The NBA Lockout: Preparing for the Worst

Unless you’ve been living under a rock or you are Amish, you’d know that their lies a legitimate threat that there is no NBA season for the scheduled 2011-2012 season and possibly beyond because of an NBA lockout.

A sports lockout occurs when its team owners and players association cannot come to an agreement on the terms on the NBA mainly predicated around money and how revenues are shared and distributed amongst the teams and players. Pretty much, the employers (the owners) prevent the employees (the players) from working because they’re caught in a power struggle over money. At 12:00am on July 1, 2011 the NBA’s Collective Bargaining Agreement (the contract which determines wages, work hours, training, health/safety, grievance mechanisms and rights to participate in the NBA) expired thus putting a temporary pause *crosses fingers* on all basketball operations for players.

Now to the untrained eye, it would be assumed the NBA lockout would work itself out based solely off of how ‘quickly’ the NFL lockout was resolved but I’m afraid it’s not that easy. The main difference between the NFL and NBA lockout is that in the NFL, the majority of teams were making a profit thus making it easier to come to an agreement as no one side (neither the owners nor the players) were in serious danger of losing an excess amount of money by their standards. On the flipside, the NBA reported that only 8 teams made a profit last season and that the NBA as a league has been operating in the red for at least the past 5 years. Of course, these claims can all be called into question because its information that is being produced directly from one side of the conflict but there is no arguing that the state of the NBA as a league is declining strictly from a business standpoint. With the vast number of leagues changing ownership in the midst of our nation’s economic woes, we have even witnessed the NBA itself purchase a franchise (New Orleans Hornets) to save a franchise from bankruptcy. The owners are forcing the players’ union hand to dropping their 57% basketball revenue income (how big a piece of the pie that the players get out of the revenues accrued by the NBA) to a number they see manageable. The players offered to drop they’re BRI 54.3% and subsequently decreasing player salaries by $500 million over the next five years; needless to say, the owners were not at all pleased and wanted the players union to scale down that number to around 40% (a 17% decrease for the players) and thus the NBA Lockout of 2011 was born.

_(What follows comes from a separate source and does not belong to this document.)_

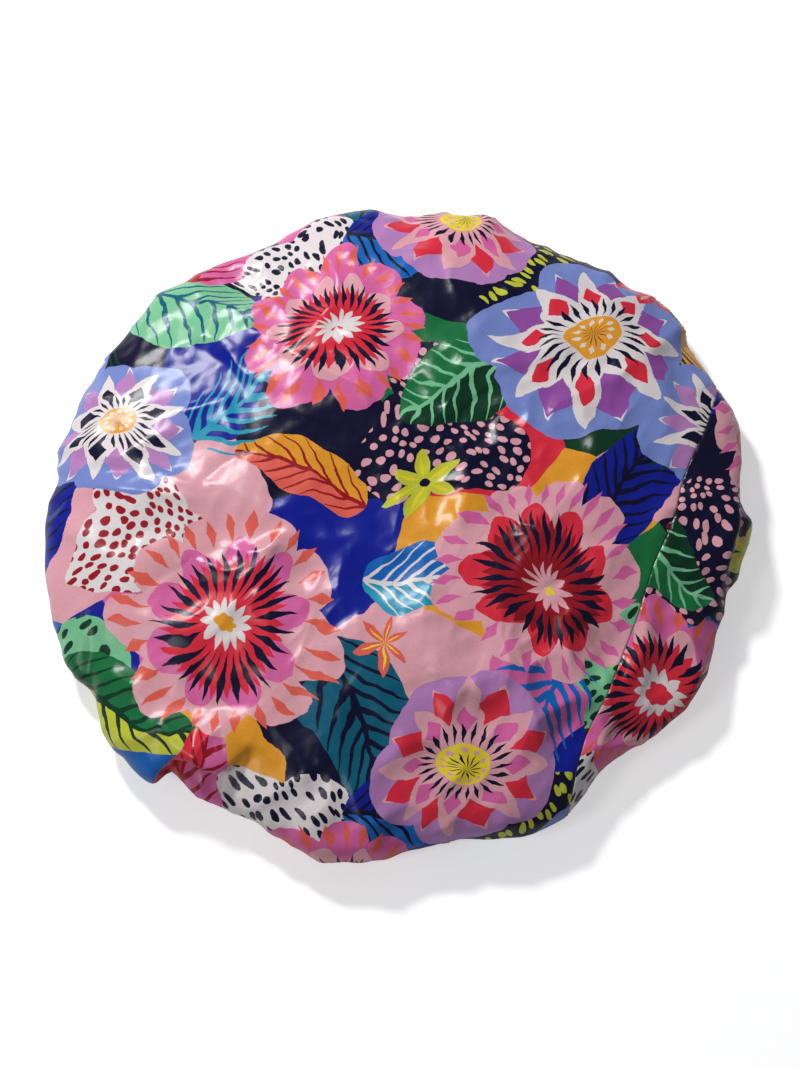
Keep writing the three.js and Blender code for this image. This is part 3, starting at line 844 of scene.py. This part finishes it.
def new_group(name, inputs, outputs):
    """A node group whose sockets are named by kind. Returns its graph, its input sockets and its output
    node's sockets."""
    tree = bpy.data.node_groups.new(name, "ShaderNodeTree")
    for way, sockets in (("INPUT", inputs), ("OUTPUT", outputs)):
        for kind, titles in sockets.items():
            for title in titles:
                tree.interface.new_socket(title, in_out=way, socket_type="NodeSocket" + kind)
    start = tree.nodes.new("NodeGroupInput")
    return Graph(tree), start.outputs, tree.nodes.new("NodeGroupOutput").inputs


def hand_cut_group():
    """Edges as if cut by hand: the place is moved by noises from broad to fine."""
    graph, given, out = new_group("Hand-cut edges", {"Vector": ["Vector"]}, {"Vector": ["Vector"]})
    place = given["Vector"]
    for scale, amount in ((13, 0.032), (45, 0.0095), (150, 0.0022), (600, 0.0004)):
        noise = graph.noise(given["Vector"], scale, 0.0)["Color"]
        centred = graph.vector("SUBTRACT", noise, (0.5, 0.5, 0.5))
        place = graph.vector("MULTIPLY_ADD", centred, (amount,) * 3, place)
    graph.put(out["Vector"], place)
    return graph.tree


def place_group(repeat):
    """A motif's own place: measured from its centre, wrapped into the print's repeat and turned."""
    graph, given, out = new_group(
        "Place motif", {"Vector": ["Vector", "Centre"], "Float": ["Turn"]},
        {"Vector": ["Vector"], "Float": ["Radius", "Angle"]})
    away = graph.vector("SUBTRACT", given["Vector"], given["Centre"])
    half = repeat / 2
    wrapped = graph.vector("WRAP", away, (half, half, 1), (-half, -half, -1))
    turned = graph.add("ShaderNodeVectorRotate", {"Vector": wrapped, "Angle": given["Turn"]},
                       rotation_type="Z_AXIS").outputs[0]
    x, y, _ = graph.add("ShaderNodeSeparateXYZ", {0: turned}).outputs
    graph.put(out["Vector"], turned)
    graph.put(out["Radius"], graph.reach(wrapped))
    graph.put(out["Angle"], graph.math("ARCTAN2", y, x))
    return graph.tree


def ring_group(name, sizes, inside):
    """A ring of like shapes round a motif's place. Inside works out their mask from the graph, the
    radius, w and the three sizes, w running from 0 in a shape's middle to 1 between two shapes."""
    graph, given, out = new_group(
        name, {"Float": ["Radius", "Angle", "Count", "Offset", *sizes]}, {"Float": ["Mask"]})
    steps = graph.times(given["Angle"], 1 / (2 * math.pi))
    w = graph.between(graph.math("MULTIPLY_ADD", steps, given["Count"], given["Offset"]))
    graph.put(out["Mask"], inside(graph, given["Radius"], w, *(given[size] for size in sizes)))
    return graph.tree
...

Now if you guys do not believe that the players and owners are crazy enough to entertain a lockout, think again. Players have already began bracing themselves for impact and are looking at alternate means of livelihood in the form of basketball oversees. We’re seeing an increasing trend of NBA role players and even NBA stars whose names are swirling amidst rumors of signing contracts to play basketball oversees. The NBA has no bargaining power in this matter since they locked their players out meaning technically, there are no NBA players. This is an alarming sign and a foreshadowing that the players either are losing faith or have already lost faith in their being a new CBA before considerable damage is done to the prospects of a 2011-2012 NBA season. Sure, most players in the NBA didn’t earn a college degree but they are not stupid by any means. If the players are losing faith then that means the threat is real, even Stevie Wonder and Helen Keller’s lovechild could see that.

The NBA lockout is one of greed and selfishness, but also one of business. As it stands, the owners are losing more money and are willing to do whatever it takes to get that money back. Shamefully, corporate America (the owners) has a great deal of the bargaining power in this situation and it remains to be seen how this will affect the landscape of one of our nation’s most beloved professional sports. One this is for sure, we have just entered the eye of the storm and things are going to get ugly. As fans of such a prestigious sport and league, we can only pray that the owners and players alike swallow their pride for the good of the game.